Garden of the East: Photography in Indonesia 1850s – 1940s.
National Gallery of Australia, Orde Poynton and Project Galleries.
Until June 22.
In 2006, Ron Radford, the director of the National Gallery of Australia, took a bold decision to study and collect the photography of the Asia-Pacific region. It was a bold move because no one else was doing it and no one knew what to expect. Two years later the historically significant exhibition, Picture Paradise: Asia-Pacific Photography 1840s -1940s, was staged at the gallery. It was a show which did not rewrite the history of photography in the region, but produced the first draft of this history. All subsequent studies will be based on that groundbreaking exhibition.

Garden of the East: Photography in Indonesia 1850s - 1940s, belongs to this series of exhibitions, which in over 200 photographs, albums and view books, constitutes the first scholarly and documented history of photography in Indonesia before independence. It covers the period from colonial rule under the Dutch East India Company through to the formation of the modern entity of the Republic of Indonesia in 1945. Most of the names of photographers in this exhibition are unfamiliar to all but a few dedicated scholars and very few images have been in popular circulation.

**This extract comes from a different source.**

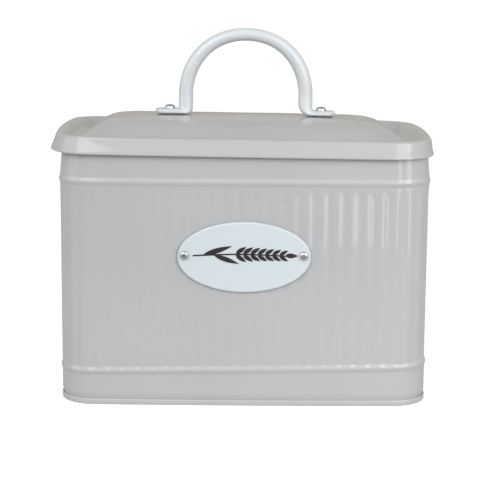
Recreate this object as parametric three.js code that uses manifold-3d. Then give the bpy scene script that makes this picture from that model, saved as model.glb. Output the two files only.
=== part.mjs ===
// Upright storage tin for crispbread: a rolled sheet body with two swaged beads and fine upright
// flutes, a double-seamed bottom, a lift-off domed lid with an arched carrying handle, and an oval
// plate screwed to the front.
//
// Millimetres, +Z up. The front faces -Y, and left and right are as seen from the front.
// The origin is the middle of the flat foot that the tin stands on.

import * as THREE from 'three';
import { mergeGeometries, mergeVertices } from 'three/addons/utils/BufferGeometryUtils.js';
import Module from 'manifold-3d';

const wasm = await Module();
wasm.setup();

// ---- Driving dimensions ----------------------------------------------------------------------

const GAP = 0.3; // clearance between pieces that touch
const SHEET = 0.8; // thickness of the body and lid sheet

const BODY_WIDTH = 210.6;
const BODY_DEPTH = 124;
const BODY_CORNER = 18.5; // plan radius of the upright corners
const FRONT_BOW = 1.5; // how far the front and back panels swell at their middle
const SIDE_BOW = 2.3; // the same for the two narrow sides

const BEAD_HEIGHT = 0.8; // how far a swaged bead stands proud
const BEAD_HALF_WIDTH = 2.4;
const LOWER_BEAD_Z = 21.2;
const UPPER_BEAD_Z = 129.2;

const FLUTE_PITCH = 8.4;
const FLUTE_HALF_WIDTH = 2.7;
const FLUTE_DEPTH = 0.4;
const FLUTE_LOW_Z = LOWER_BEAD_Z + BEAD_HALF_WIDTH + 1;
const FLUTE_HIGH_Z = UPPER_BEAD_Z - BEAD_HALF_WIDTH - 1;

const MOUTH_ROLL_RADIUS = 0.85; // edge curled inwards round the mouth
const MOUTH_ROLL_Z = 151.5;
const MOUTH_INSET = 0.6; // how far the wall leans in between the upper bead and the mouth

const LOCK_SEAM_WIDTH = 7; // folded joint down the middle of the back
const LOCK_SEAM_PROUD = 0.45;

const SEAM_BAND_HEIGHT = 3.4; // double seam round the foot
const SEAM_BAND_PROUD = 0.5;
const FOOT_INSET = 0.6; // the wall steps in here for the seam band
const PAN_SHEET = 0.6;
const PAN_RISE = 3.1; // underside of the bottom panel above the table

const LID_HALF_X = 108; // lower edge of the skirt
const LID_HALF_Y = 65.75;
const LID_CORNER = 23;
const LID_SIDE_BOW = 3.5;
const LID_SKIRT_Z = 143.8;
const LID_HEM_THICKNESS = 1.4;
const RIM_TOP_Z = 154; // crest of the rim that straddles the mouth roll
const HEM_ARCH = 1.8; // how far the skirt's edge arches up at the middle of the two ends
const RIM_ARCH = 1.3; // the same for the rim
const VALLEY_Z = 149.4;
const DOME_HALF_X = 97; // foot of the dome
const DOME_HALF_Y = 52;
const DOME_CORNER = 24;
const DOME_SIDE_BOW = 2;
const DOME_REACH = 30; // from its foot to where the dome is nearly flat
const DOME_TOP_Z = 162;
const CROWN_SAG = 1.2; // how far the nearly flat top falls from its middle

const ROD_RADIUS = 4.2; // handle
const ARCH_RADIUS = 36; // centre line of the arch
const ARCH_CENTRE_Z = 173.7;
const TAB_LENGTH = 21;
const TAB_WIDTH = 13;
const TAB_THICKNESS = 3.1;
const TAB_END_X = 54;
const HANDLE_SCREW_X = 45.5;

const PLATE_WIDTH = 75.4;
const PLATE_HEIGHT = 40.4;
const PLATE_THICKNESS = 1.2;
const PLATE_Z = 87.1;
const PLATE_SCREW_X = 33.7;
const PLATE_SCREW_Z = 88.2;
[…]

Almost all of the photographs in this exhibition were acquired from the collection of an Amsterdam-based collector and dealer, Leo Haks in 2007, and now about 5000 photographs from this collection are up on the gallery's website.

What does this exhibition tell us about photography in colonial Indonesia? Firstly, in terms of techniques and styles, Indonesian photography largely followed the developments in Europe and followed them in close succession. Daguerreotypes appeared in Indonesia in the 1840s, shortly after the process was patented in Paris, although few if any are known to have survived with most of the images preserved as copied prints. Dry plate photography led to a proliferation of images. As the cheaper amateur point and snap cameras became available, professional photographers embraced the fashion for pictorialist and picturesque photography, at about the same time as they did in Europe, America and Australia. Modernist photography skirted the edges of the Indonesian experience as the main market lay with capturing likenesses and scenic views.
The second observation is that the most marked differentiating factor in Indonesian photography is the subject matter of the photographs and attitudes and ideologies which they reflected. The ruling sultans wanted to appear as ruling sultans elsewhere, the prosperous Javanese and Chinese sought out images of self which stressed status, but expressed them with a somewhat local accent in terms of dress codes, while spectacular scenes from beauty spots and archaeological antiquities in the sprawling archipelago became the main currency in promoting the image of an exotic paradise on earth.
Of the photographers who emerge in this exhibition, there is less of a personal stamp and more of a studio style. I love the story of how Walter Woodbury and James Page had difficulties in making a splash in Melbourne and went to Batavia (Jakarta) in 1857. They landed on their feet. Their studio produced gorgeous images with a deep rich velvety tonality. Theirs was one of several thriving studios which essentially serviced an expat community and whose images soon had an international distribution.
There are relatively few ''native-born'' photographers, with the Javanese photographer Kassian Cephas the outstanding exception. He began work for the sultan in Yogyakarta in the early 1870s and quickly attained a high social standing and financial success. Many of his images of local people, dancers and customs are devoid of the exoticism tag. The sitters in the photographs seem to ''belong'' in their settings, even if there are studio backdrops, and the dancers and performers appear less consciously posed. It could be simply that they felt less intimidated by being photographed by one of their own.
Large European-operated studios, including the Armenian O Kurkdjian and German CJ Kleingrothe studios, as well as Chinese-owned studios, by the 1890s seem to have cornered the market for official portraiture. By the turn of the century more scenic views were being produced to cater to the burgeoning tourist market, the visits by the new ''grand tourists'' exploring the greener pastures of colonial Asia.
Garden of the East is an extensive exhibition, where you can bring along a packed lunch as you explore this professionally documented show, which presents fresh insights into the life and customs of our nearest Asian neighbour. The exhibition is a triumph of scholarship by Canberra's leading scholar of photography, Gael Newton, and it is with great sadness I note that this is her last major exhibition before she retires from the National Gallery. Gael leaves a huge hole that will be very difficult to fill.